Look for "What FreeCAD Python" in the records below, then copy that line and every line after it, exactly and with nothing added.

┌──

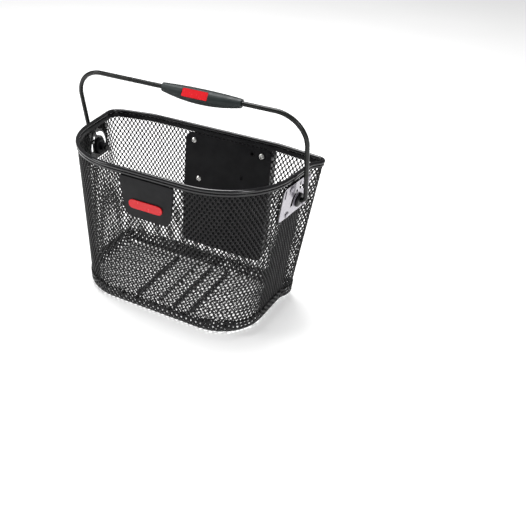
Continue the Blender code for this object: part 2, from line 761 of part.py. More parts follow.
def build_front(wall):
    frame = guide("front seat", upright_frame(front_point, FRONT_X, FRONT_Z))
    plate_y = -(SHEET / 2 + GAP + FRONT_SHEET / 2)
    top, foot, half = FRONT_TOP_HALF, FRONT_FOOT_HALF, FRONT_HEIGHT / 2
    corners = [(-foot, -half), (foot, -half), (top, half), (-top, half)]
    outline = rounded_outline(corners, [FRONT_FOOT_R, FRONT_FOOT_R, FRONT_TOP_R, FRONT_TOP_R])
    plate_mesh = slab("front_plate", outline, FRONT_SHEET)
    plate = place("front_plate", plate_mesh, BLACK_PLASTIC, Matrix.Translation((0, plate_y, 0)), frame)
    for number, spot in enumerate(STUD_SPOTS, 1):
        build_stud(number, spot, plate, wall, plate_y, frame)
    pill_mesh = slab("front_badge", rectangle(*PILL_SIZE, PILL_SIZE[1] * SLOT_ROUND, 6), PILL_SHEET)
    pill_y = plate_y - FRONT_SHEET / 2 - GAP - PILL_SHEET / 2
    pill_seat = Matrix.Translation((PILL_SPOT[0], pill_y, PILL_SPOT[1]))
    place("front_badge", pill_mesh, RED_PLASTIC, pill_seat, frame)


def build_stud(number, spot, plate, wall, plate_y, frame):
    """Stud on the front plate's back, its hole in the wall and the washer that holds it."""
    x, z = spot
    length = FRONT_SHEET / 2 + STUD_LENGTH
    stud_seat = Matrix.Translation((x, plate_y + length / 2, z))
    join(plate, place_cutter(f"stud {number}", rod("stud", STUD_R, length, SMALL_SIDES), stud_seat, frame))
    hole_seat = Matrix.Translation((x, 0, z))
    hole = rod("stud hole", STUD_R + GAP, SHEET_CUT, SMALL_SIDES)
    hole = place_cutter(f"stud hole {number}", hole, hole_seat, frame)
    washer_seat = Matrix.Translation((x, SHEET / 2 + GAP + WASHER_SHEET / 2, z))
    washer_mesh = rod("stud_washer", WASHER_R, WASHER_SHEET, SMALL_SIDES)
    washer = place(f"stud_washer_{number}", washer_mesh, STEEL, washer_seat, frame)
    cut(washer, hole)
    cut(wall, hole)


clear_scene()
PARTS = collection("handlebar_basket")
CUTTERS = collection("cutters")
PAINT = material("black powder coat", (0.012, 0.012, 0.013), 0.38, 0.2)
WIRE_PAINT = material("black coated wire", (0.014, 0.015, 0.014), 0.32, 0.1)
GRIP_PLASTIC = material("grip plastic", (0.016, 0.021, 0.021), 0.45)
BLACK_PLASTIC = material("black plastic", (0.010, 0.010, 0.011), 0.42)
RED_PLASTIC = material("red plastic", (0.60, 0.012, 0.020), 0.35)
BRACKET_PAINT = material("grey bracket lacquer", (0.36, 0.34, 0.38), 0.28, 0.5)
STEEL = material("zinc plated steel", (0.60, 0.60, 0.58), 0.28, 1.0)

wall_mesh = build_wall()
build_pan()
build_rim()
build_rim_bands()
build_grip(build_bail())
for wall_side in (-1, 1):
    build_side(wall_mesh, wall_side)
build_back(wall_mesh)
build_front(wall_mesh)
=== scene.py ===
"""Looks of the handlebar basket: open mesh walls and pan, rim, bail rod, materials, light and camera."""

import json
import math

import bmesh
import bpy
import numpy as np
from mathutils import Matrix, Vector
from mathutils.bvhtree import BVHTree


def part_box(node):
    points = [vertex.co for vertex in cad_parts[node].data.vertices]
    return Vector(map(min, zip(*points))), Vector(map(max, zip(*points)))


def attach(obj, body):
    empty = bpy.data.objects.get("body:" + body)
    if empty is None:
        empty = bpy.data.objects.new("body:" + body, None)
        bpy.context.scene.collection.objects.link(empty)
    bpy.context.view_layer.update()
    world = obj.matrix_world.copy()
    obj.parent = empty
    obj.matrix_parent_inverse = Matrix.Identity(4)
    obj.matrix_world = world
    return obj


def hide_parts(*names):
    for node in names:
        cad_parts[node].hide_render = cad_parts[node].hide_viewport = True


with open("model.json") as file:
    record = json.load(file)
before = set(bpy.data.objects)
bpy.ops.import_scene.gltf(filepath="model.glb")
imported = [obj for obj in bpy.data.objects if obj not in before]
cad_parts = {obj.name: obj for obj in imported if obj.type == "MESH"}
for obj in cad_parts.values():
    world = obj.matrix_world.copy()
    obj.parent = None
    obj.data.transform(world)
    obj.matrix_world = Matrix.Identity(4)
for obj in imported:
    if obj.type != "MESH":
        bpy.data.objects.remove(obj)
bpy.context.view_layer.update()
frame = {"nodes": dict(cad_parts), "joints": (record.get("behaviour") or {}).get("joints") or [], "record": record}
NODES = frame["nodes"]

# Wall mesh: diamond columns round the wall, the rise from row to row before it is fitted to the wall's
# height, and the height of row 0.
COLUMNS = 136
CELL_RISE = 0.00372
FOOT_Z = 0.0105

# One cell: the hole's share of the diamond, its roundness (1 is a diamond, 2 an ellipse) and its points.
HOLE_SHARE = 0.60
HOLE_ROUND = 1.8
HOLE_POINTS = 12

# Strands between the holes: the sheet's depth, and how far their middle stands out of it on each side.
STRAND_DEPTH = 0.0009
STRAND_CROWN = 0.00035

# Cells left out of the side walls, past SIDE_X, behind each bracket. They are measured from the pivot
# along Y and Z: a disc with its back and its foot cut off, and a small round spot above it.
WINDOW_R = 0.0225
WINDOW_BACK = 0.0160
WINDOW_LOW = -0.0116
TAIL_SPOT = (-0.0031, 0.0210)
TAIL_R = 0.0042
SIDE_X = 0.1

# Pan mesh: a cell's width and height, the radius of its edge bend, its lift off the floor, how far its
# flange stands outside the wall, its lowest point, and the flange's height with what the cells may add.
PAN_CELL = (0.0060, 0.0086)
PAN_EDGE_R = 0.0085
PAN_RISE = 0.0006
PAN_CLEAR = 0.0003
PAN_LOWEST = 0.00002
FLANGE_Z = 0.0175
FLANGE_SPARE = 0.002

# Size of the pan's holes against the wall's: on the flat, past BEND_START outside the edge, and on ribs
# where they reach RIB_EDGE of their height.
PAN_HOLE = 1.14
BEND_HOLE = 0.58
BEND_START = 0.0055
RIB_HOLE = 0.30
RIB_EDGE = 0.3

# Pressed ribs of the pan: their middles, their two ends, half their width and their height.
RIB_X = (-0.0350, -0.0060, 0.0140, 0.0350)
RIB_Y = (-0.0435, 0.0560)
RIB_HALF = 0.0028
RIB_HEIGHT = 0.0022

# Nearest-point search of the pan: points in one batch, and the step between the edge points that are
# tried when its cells are chosen.
BATCH = 4000
COARSE = 8

# Outline samples: heights read on the CAD wall, rays at each, even steps round it and its smoothing.
READ_HEIGHTS = (0.0115, 0.050, 0.080, 0.105, 0.1225, 0.1733)
READ_RAYS = 1440
OUTLINE_STEPS = 1088
SMOOTHING = 0.0022

# Rim: sides of the rod, and the strips beside it with their distance from the wall's middle line.
ROD_SIDES = 20
STRIP_WIDTH = 0.0010
STRIP_EDGE_R = 0.0004
STRIP_EDGE_STEPS = 4
STRIP_LEAN = 0.07
STRIP_OUT = 0.0014

# Bail: radii of its wire and bends, steps in each bend, how far the pins' ends stand out of the clips
# towards the middle, and the resolution of the wire's round section.
WIRE_R = 0.0024
ELBOW_R = 0.0053
ELBOW_STEPS = 10
CORNER_R = 0.033
CORNER_STEPS = 24
PIN_PAST_CLIP = 0.0014
WIRE_RESOLUTION = 6

# CAD nodes that get rounded edges: the edge width of each, and those that keep their facets.
SOFT_EDGES = {
    "front_plate": 0.0006,
    "inner_plate": 0.0006,
    "side_bracket_left": 0.0003,
    "side_bracket_right": 0.0003,
    "front_badge": 0.0003,
    "grip_badge": 0.0003,
    "adapter_plate": 0.0008,
    "grip_front": 0.0004,
    "grip_rear": 0.0004,
}
FACETED = ("adapter_plate", "grip_front", "grip_rear")
EDGE_SEGMENTS = 3
EDGE_ANGLE = 35.0
FLAT_ANGLE = 2.0

# Material of each record slot whose CAD nodes stay visible.
SLOT_LOOKS = {
    "grip_plastic": "grip",
    "red_plastic": "red",
    "bracket_lacquer": "bracket",
    "black_plastic": "black",
    "zinc_steel": "steel",
}

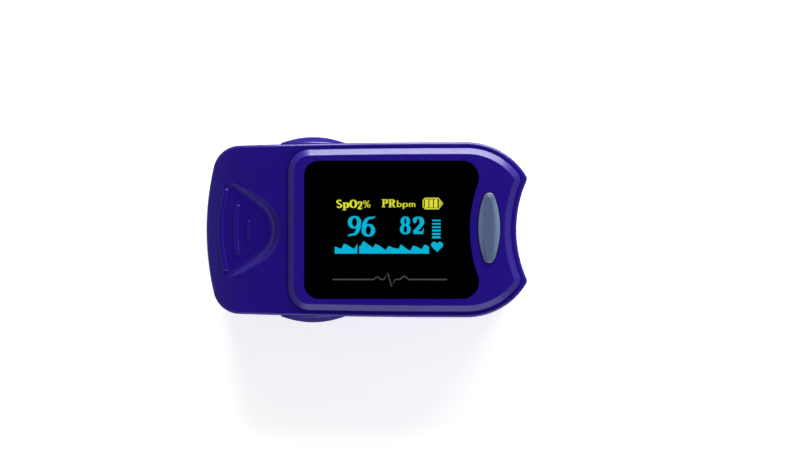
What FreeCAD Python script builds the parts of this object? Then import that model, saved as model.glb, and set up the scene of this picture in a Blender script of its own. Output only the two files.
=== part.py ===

└──

Solved problem:
What FreeCAD Python script builds the parts of this object? Then import that model, saved as model.glb, and set up the scene of this picture in a Blender script of its own. Output only the two files.
=== part.py ===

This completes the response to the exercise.